Trade idea - actionable entry / stop / targets
This is a directional long trade sized for investors comfortable with execution and regulatory risk. Time horizon: swing-to-position (3-12 months) with a view to holding longer if AI-driven revenue acceleration continues.
Trade Direction: LONG
Entry: 19.50 - 21.50 (prefer scale-in near 20.25)
Initial Stop: 17.00 (clear mechanical level - beneath recent consolidation; ~-16% from 20.25)
Target 1 (near-term, 1-3 months): $26.00 (~+28% from 20.25) - reflects multiple expansion if growth/AI announcements beat
Target 2 (medium, 6-12 months): $34.00 (~+68%) - reflects sustained revenue acceleration and margin expansion toward industry mid-teens EBITDA margin
Target 3 (longer, 12-36 months): $50.00 (~+147%) - optional hold if Zeta becomes a dominant identity-first marketing platform with recurring high-margin revenue
Position size guidance: risk no more than 1-2% of portfolio capital to the initial stop distance
Why these levels? The stop sits under recent multi-week consolidation and gives room for post-earnings volatility. The targets are calibrated to reasonable re-ratings: Target 1 is a modest re-rate to ~4.5-5x revenue, Target 2 assumes sustained growth and ~7-8x revenue, Target 3 is a higher-case where Zeta demonstrably captures category leadership in AI marketing and re-rates toward higher SaaS multiples.
Risks - what could go wrong (and one counterargument)
Primary risks
- Regulatory / privacy risk: identity data is sensitive. There is an active shareholder investigation reported 08/14/2025 and tighter regulation around data and advertising is a live risk. Regulatory changes could reduce the usefulness or availability of the company’s opted-in dataset.
- Execution and competition: major cloud and ad platforms (including large incumbents) continue to invest in first-party data and AI; Zeta must defend differentiation and avoid customer churn. Execution missteps in enterprise sales cadence or product delivery would slow growth.
- Revenue concentration & macro ad spend: advertising budgets are cyclical and a few large customers could materially affect bookings if they reduce spend. Macro slowdown in ad budgets would hit growth and visibility.
- Valuation compression on disappointment: the stock is already priced for growth; misses on revenue, margins or guidance could compress multiples quickly, given the adtech sector's sensitivity to campaigns and ROI metrics.

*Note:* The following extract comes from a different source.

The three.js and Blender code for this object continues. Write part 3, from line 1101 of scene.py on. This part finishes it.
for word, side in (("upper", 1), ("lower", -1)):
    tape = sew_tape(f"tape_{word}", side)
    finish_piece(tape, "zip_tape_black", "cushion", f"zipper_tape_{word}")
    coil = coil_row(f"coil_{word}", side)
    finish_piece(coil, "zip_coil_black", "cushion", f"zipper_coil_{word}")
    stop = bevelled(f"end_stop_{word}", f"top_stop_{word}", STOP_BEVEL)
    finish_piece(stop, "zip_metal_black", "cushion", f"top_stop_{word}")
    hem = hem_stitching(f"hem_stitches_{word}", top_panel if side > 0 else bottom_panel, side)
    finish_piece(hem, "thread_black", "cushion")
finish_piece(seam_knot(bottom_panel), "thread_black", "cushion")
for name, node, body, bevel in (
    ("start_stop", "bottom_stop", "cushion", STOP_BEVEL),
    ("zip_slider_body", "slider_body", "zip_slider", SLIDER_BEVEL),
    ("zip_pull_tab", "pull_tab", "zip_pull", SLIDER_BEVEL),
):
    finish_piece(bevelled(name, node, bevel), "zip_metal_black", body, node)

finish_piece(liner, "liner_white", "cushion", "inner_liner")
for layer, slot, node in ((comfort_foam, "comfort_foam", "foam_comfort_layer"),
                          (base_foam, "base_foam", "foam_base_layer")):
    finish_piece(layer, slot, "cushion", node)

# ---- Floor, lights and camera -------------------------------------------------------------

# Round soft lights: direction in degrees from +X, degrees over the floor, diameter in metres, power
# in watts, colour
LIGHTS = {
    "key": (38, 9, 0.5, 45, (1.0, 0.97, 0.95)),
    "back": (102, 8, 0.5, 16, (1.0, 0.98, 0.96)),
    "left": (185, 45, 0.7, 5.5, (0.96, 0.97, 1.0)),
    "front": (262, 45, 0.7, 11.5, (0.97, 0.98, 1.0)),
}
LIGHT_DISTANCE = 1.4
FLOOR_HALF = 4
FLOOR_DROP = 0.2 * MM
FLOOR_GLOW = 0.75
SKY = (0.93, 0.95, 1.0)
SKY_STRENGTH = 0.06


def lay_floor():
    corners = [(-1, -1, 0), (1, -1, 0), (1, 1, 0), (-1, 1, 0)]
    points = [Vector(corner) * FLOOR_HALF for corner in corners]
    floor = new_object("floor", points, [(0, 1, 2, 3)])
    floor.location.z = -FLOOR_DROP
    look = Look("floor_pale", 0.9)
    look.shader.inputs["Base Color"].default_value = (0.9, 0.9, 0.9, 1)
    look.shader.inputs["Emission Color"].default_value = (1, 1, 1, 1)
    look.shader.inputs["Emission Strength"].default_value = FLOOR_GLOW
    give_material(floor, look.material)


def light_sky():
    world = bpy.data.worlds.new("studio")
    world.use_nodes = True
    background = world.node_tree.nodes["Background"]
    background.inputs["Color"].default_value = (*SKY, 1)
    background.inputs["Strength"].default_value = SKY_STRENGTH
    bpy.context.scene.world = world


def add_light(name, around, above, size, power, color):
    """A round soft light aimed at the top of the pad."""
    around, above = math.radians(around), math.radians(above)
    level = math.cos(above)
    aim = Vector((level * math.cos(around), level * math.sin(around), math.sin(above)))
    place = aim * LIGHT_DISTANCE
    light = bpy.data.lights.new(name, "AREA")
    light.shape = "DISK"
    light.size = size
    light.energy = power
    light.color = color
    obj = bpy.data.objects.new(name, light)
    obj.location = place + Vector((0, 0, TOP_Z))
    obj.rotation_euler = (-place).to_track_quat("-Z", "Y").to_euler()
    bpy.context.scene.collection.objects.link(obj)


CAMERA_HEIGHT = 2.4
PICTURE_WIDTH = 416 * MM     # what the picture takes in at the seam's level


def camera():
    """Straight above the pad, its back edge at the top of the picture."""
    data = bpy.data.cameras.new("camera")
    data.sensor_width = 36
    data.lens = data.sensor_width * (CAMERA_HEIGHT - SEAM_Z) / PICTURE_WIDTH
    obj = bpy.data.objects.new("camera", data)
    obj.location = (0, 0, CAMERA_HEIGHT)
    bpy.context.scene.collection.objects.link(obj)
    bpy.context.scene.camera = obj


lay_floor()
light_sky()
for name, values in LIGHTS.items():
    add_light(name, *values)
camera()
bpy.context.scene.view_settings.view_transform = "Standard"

- Legal / litigation risk: active investigations or lawsuits (shareholder or regulatory) can create headline risk and distract management.
Counterargument (why skeptics are right to be cautious)

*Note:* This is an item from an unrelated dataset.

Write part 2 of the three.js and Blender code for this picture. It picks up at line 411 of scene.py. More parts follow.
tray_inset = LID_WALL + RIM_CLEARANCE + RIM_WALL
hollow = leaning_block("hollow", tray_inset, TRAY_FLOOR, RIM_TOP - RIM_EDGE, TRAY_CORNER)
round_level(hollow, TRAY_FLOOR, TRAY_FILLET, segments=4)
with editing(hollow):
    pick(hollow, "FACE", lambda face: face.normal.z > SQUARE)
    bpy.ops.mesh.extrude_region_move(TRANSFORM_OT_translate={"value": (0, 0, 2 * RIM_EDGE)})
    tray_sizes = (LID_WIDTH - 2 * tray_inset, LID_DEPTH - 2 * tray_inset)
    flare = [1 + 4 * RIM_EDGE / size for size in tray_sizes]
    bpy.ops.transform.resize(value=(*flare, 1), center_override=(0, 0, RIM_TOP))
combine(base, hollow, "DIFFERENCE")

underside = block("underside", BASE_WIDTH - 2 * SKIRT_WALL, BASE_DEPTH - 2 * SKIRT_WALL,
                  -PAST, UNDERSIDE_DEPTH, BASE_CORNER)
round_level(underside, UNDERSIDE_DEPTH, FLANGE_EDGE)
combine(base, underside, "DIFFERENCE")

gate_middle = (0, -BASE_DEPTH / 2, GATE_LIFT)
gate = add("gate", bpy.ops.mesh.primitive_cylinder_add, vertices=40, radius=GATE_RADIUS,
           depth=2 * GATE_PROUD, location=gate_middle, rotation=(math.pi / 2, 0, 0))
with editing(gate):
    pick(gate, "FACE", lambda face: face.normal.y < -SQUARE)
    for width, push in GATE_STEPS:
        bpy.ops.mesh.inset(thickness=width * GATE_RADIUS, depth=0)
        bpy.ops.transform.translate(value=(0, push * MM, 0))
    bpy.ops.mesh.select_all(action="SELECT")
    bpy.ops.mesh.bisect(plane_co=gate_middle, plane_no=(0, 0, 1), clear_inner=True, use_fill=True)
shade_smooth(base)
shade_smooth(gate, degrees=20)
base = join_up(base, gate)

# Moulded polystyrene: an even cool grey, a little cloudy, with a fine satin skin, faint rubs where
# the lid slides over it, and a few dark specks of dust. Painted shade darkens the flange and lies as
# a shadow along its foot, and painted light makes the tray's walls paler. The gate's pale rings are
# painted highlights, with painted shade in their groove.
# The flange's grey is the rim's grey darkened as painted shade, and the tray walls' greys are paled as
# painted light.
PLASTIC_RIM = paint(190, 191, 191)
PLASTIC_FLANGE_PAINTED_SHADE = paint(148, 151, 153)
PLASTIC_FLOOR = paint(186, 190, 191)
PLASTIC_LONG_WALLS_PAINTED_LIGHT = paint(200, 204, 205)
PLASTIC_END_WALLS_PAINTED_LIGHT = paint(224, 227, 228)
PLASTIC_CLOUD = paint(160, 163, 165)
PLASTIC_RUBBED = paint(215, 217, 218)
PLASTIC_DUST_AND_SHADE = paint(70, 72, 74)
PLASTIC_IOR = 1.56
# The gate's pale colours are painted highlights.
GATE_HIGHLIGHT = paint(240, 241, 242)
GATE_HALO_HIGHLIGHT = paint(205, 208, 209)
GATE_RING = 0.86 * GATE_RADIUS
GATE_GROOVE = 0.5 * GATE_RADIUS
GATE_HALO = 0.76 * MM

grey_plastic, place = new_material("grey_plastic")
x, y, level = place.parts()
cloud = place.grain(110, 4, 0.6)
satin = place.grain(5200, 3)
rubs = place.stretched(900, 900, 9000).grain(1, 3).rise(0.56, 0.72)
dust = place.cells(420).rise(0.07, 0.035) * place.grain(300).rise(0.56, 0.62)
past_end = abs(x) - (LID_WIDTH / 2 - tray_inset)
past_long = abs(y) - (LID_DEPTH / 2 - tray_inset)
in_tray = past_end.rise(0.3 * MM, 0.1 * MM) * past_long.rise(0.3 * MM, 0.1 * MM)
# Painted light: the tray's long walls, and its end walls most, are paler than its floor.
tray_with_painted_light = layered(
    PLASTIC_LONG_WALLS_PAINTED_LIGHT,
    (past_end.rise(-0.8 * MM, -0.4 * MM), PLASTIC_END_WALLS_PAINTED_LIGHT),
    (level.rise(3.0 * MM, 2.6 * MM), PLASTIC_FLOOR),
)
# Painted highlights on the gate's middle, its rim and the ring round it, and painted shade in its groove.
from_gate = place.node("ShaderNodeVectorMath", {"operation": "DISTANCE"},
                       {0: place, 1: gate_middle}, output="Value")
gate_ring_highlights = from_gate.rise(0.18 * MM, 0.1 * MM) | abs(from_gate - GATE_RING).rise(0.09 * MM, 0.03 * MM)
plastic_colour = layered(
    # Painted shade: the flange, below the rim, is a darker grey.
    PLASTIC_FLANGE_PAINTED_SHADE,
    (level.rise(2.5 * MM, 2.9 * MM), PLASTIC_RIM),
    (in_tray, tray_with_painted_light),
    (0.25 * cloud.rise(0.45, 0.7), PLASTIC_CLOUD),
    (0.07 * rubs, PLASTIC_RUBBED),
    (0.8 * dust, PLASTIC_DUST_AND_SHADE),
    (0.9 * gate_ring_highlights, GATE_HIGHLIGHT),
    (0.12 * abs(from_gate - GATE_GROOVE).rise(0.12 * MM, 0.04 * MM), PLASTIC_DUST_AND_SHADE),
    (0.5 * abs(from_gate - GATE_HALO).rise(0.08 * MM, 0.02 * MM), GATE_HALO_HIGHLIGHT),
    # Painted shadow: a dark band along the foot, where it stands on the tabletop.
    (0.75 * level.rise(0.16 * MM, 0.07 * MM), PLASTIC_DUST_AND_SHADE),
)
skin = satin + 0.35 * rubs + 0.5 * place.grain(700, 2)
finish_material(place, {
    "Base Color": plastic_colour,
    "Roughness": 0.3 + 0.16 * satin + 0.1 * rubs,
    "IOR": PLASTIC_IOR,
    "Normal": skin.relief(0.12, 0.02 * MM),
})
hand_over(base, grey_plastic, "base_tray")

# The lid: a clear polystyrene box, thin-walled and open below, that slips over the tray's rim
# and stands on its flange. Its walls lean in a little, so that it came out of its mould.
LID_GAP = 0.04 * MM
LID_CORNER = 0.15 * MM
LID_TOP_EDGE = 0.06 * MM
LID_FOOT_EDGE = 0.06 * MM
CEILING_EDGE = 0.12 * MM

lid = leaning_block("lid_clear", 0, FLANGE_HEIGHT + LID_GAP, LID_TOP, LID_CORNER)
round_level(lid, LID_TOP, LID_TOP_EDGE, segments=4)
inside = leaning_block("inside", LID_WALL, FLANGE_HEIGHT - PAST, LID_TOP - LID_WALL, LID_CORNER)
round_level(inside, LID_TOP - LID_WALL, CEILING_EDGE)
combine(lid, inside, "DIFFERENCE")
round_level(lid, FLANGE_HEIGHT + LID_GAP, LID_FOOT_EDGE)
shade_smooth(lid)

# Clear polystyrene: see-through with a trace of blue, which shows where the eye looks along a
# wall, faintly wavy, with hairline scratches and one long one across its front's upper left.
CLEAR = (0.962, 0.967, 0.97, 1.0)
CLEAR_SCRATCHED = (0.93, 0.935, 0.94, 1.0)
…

Some investors will say: the company has posted large GAAP losses historically, the adtech landscape is competitive and regulatory risk around identity is non-trivial. Those are valid. Zeta’s recent positive operating income and strong operating cash flow are necessary but not sufficient - the company has to sustain growth and keep the dataset legally defensible. If regulatory changes remove the advantage of opted-in data, the valuation case erodes quickly.
What would change my mind
I would downgrade the thesis if one or more of the following occurs: (a) revenue growth flattens or reverses for two consecutive quarters; (b) operating cash flow turns negative and stays negative; (c) a regulatory ruling weakens the value of the company’s identity dataset; or (d) customer churn or large contract losses surface in public disclosures.
Conversely, the thesis strengthens if management proves sustained margin expansion, posts consecutive quarters of accelerating ARR growth driven by AI-powered product adoption, and signs partnerships that lock in enterprise budgets.
Conclusion - stance and sizing
My stance: Zeta is a high-conviction idea within adtech for investors who want an AI-levered marketing platform exposed to identity-first personalization. The financials show the right trend: sequential revenue growth, margin inflection to positive operating income in Q3 2025, and strong operating cash flow. Those are the building blocks of durable SaaS value creation.
This is not a low-risk trade. Regulatory surface risk and competition are real. For investors who accept that risk, the recommended approach is a staged long with an initial entry around the current range (~$20), a disciplined stop near $17, and targets that reflect both reasonable re-rating and a high-case category leadership outcome.
Disclosure: This is not investment advice. This write-up is a trade idea based on reported company financials and public market pricing as of 01/28/2026. Investors should run their own modeling and sizing before executing any trade.